MC. «El hijo del padre» está contado a través de dos voces: la voz subjetiva del protagonista, Diego Martín, que nos narra su propia historia, y otra voz objetiva, omnisciente, que completa el relato poniéndonos ante hechos de los que el propio protagonista huye. De este modo, el lector tiene todos los ingredientes para comprender y/o juzgar lo que lee. Ambas voces tienen en común que son muy claras, no hay florituras de ningún tipo a la hora de contar los hechos. ¿Es esta tu novela más directa? ¿Esta historia pedía ser contada así?


VDA. Creo que es mi novela menos ficcional, con menos retórica y con menos «literatura». Y la paradoja resultante es que, probablemente es mi novela más literaria, más despojada, más directa y por tanto más profundamente enraizada en mis fantasmas personales. Las voces que escuchamos son verdades indirectas, subjetivas, pequeñas y preñadas de juicios y prejuicios. Solo el lector conoce la verdad entera de estas vidas. Solo él puede dictar sentencia, emitir juicio, al tiempo que sobre escribe su propia vivencia, su propio recuerdo, sobre lo leído. Mi esperanza es que, al llegar a la última palabra escrita, no necesite juzgar nada porque todo es entendido.


MC. El tema de las relaciones entre padres e hijos ya lo has tratado en otras novelas, aunque en «El hijo del padre» lo haces de una manera más compleja. Pero ¿ha sido más fácil de escribir al ser reflejo de una época y unos hechos que pueden pertenecer a cualquier familia y «solo» había que plasmarlos en papel o, por el contrario, eso dificulta más la escritura? Siempre partiendo de la base de que escribir una novela nunca es fácil, cuéntame tu experiencia con esta última, por favor.


VDA. Lo maravilloso de abrir los ojos es que te das cuenta de que toda historia merece ser contada. No necesitas que pasen cosas extraordinarias en tu vida para que lo sea.


MC. Como le sucede a Diego Martín, llega un día y te has convertido en lo que más odias… ¿Huyendo del pasado lo que conseguimos es acercarnos más a él?


VDA. Tal vez la clave está en dejar de correr, de huir. En parar, darte la vuelta y darte cuenta de que aquello que te persigue no lo hace para dañarte, sino porque forma parte de ti y te echa de menos.
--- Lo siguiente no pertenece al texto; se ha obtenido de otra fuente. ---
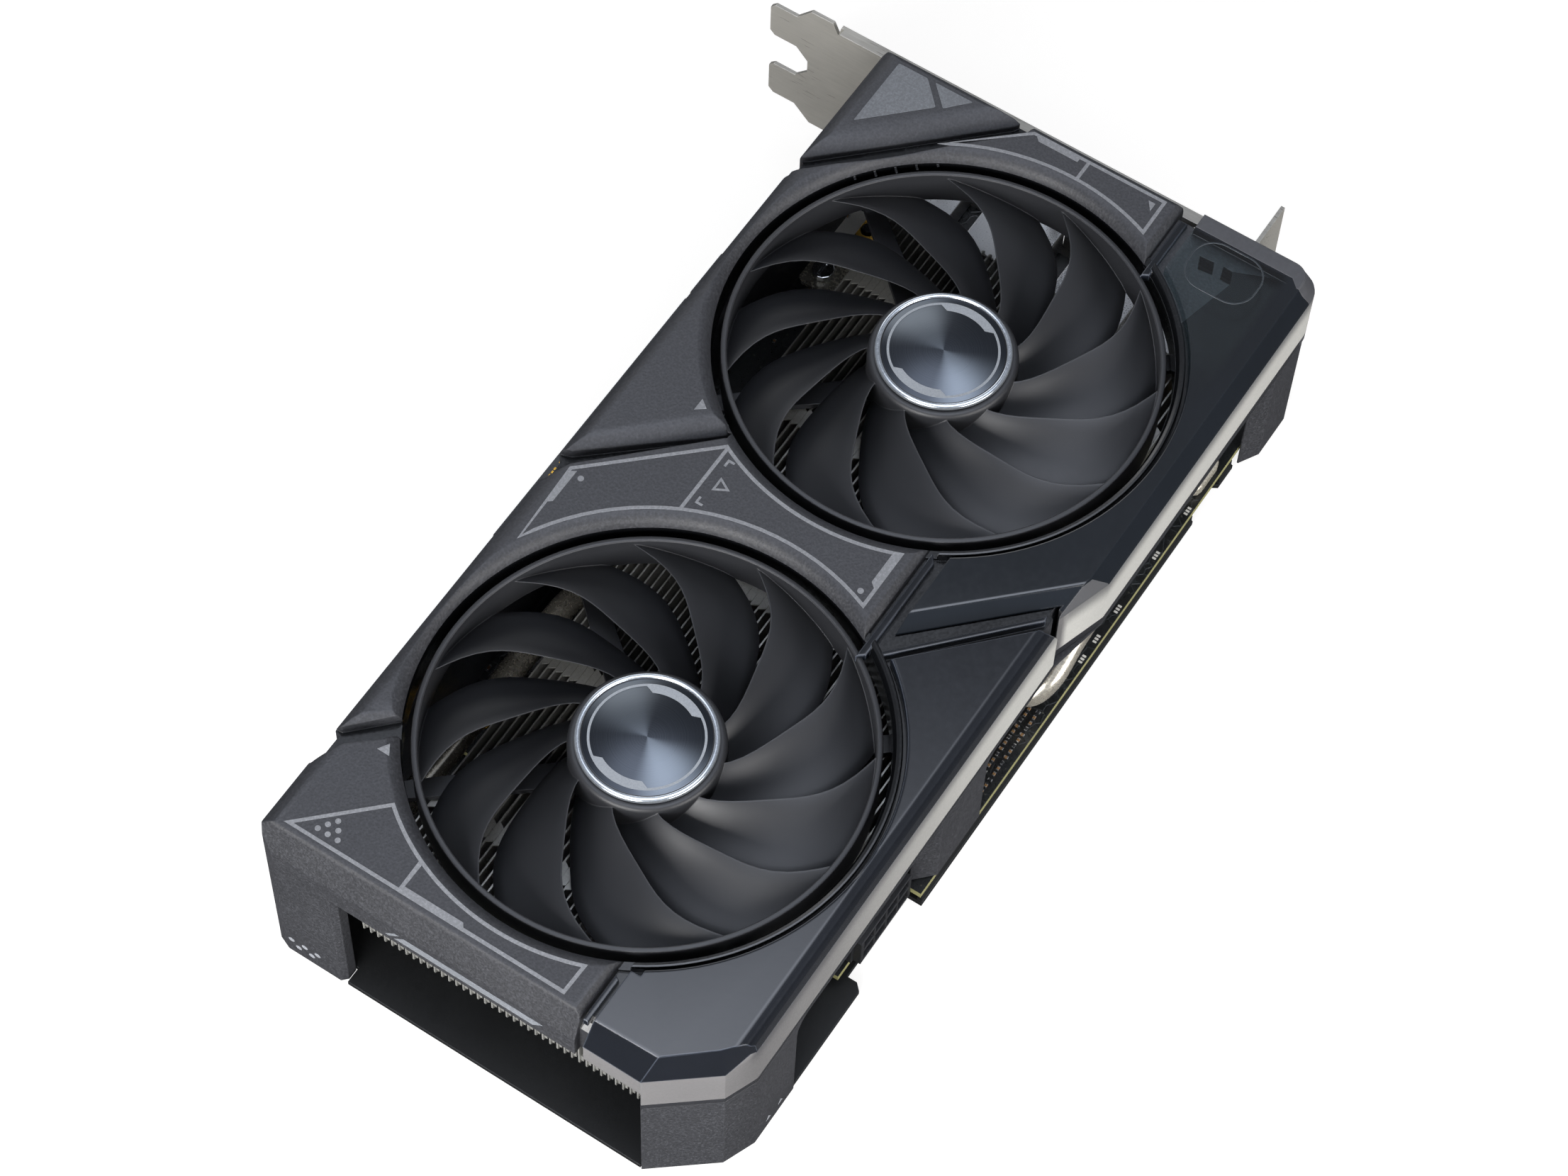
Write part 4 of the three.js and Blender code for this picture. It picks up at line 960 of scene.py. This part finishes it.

MC. Muy buena esa apreciación. ¿Hay algo que nos puedas contar de ese impactante final, pero sin hacer espóiler?


VDA. Siempre te quise. Nunca supe quererte. Estas podrían ser las palabras de toda una generación, la de nuestros abuelos y padres.


MC. Para terminar, otra frase de la novela. Una que invita a la reflexión: «Ofrecer lo que no se ha pedido no es generosidad, es egoísmo». Cuéntame…


VDA. Desconfío, como el protagonista, de todas esas voces que se desgañitan ofreciendo salvaciones, discursos y verdades. Patrias que nadie pide, odios y rencores que solo alimentan su vacío y su mediocridad. Siempre preferiré a quien pregunta en lugar de afirmar, a quien busca en lugar de quien afirma con los ojos encendidos y falsa dignidad haber encontrado. La libertad no se cuenta, no se regala, se vive.


MC. Generosidad, la tuya siempre con esta revista. Gracias de nuevo, Víctor, y mucho éxito con esta excepcional novela, reflejo de la vida de muchos.


VDA. A vosotros. Larga vida para «El hijo del padre».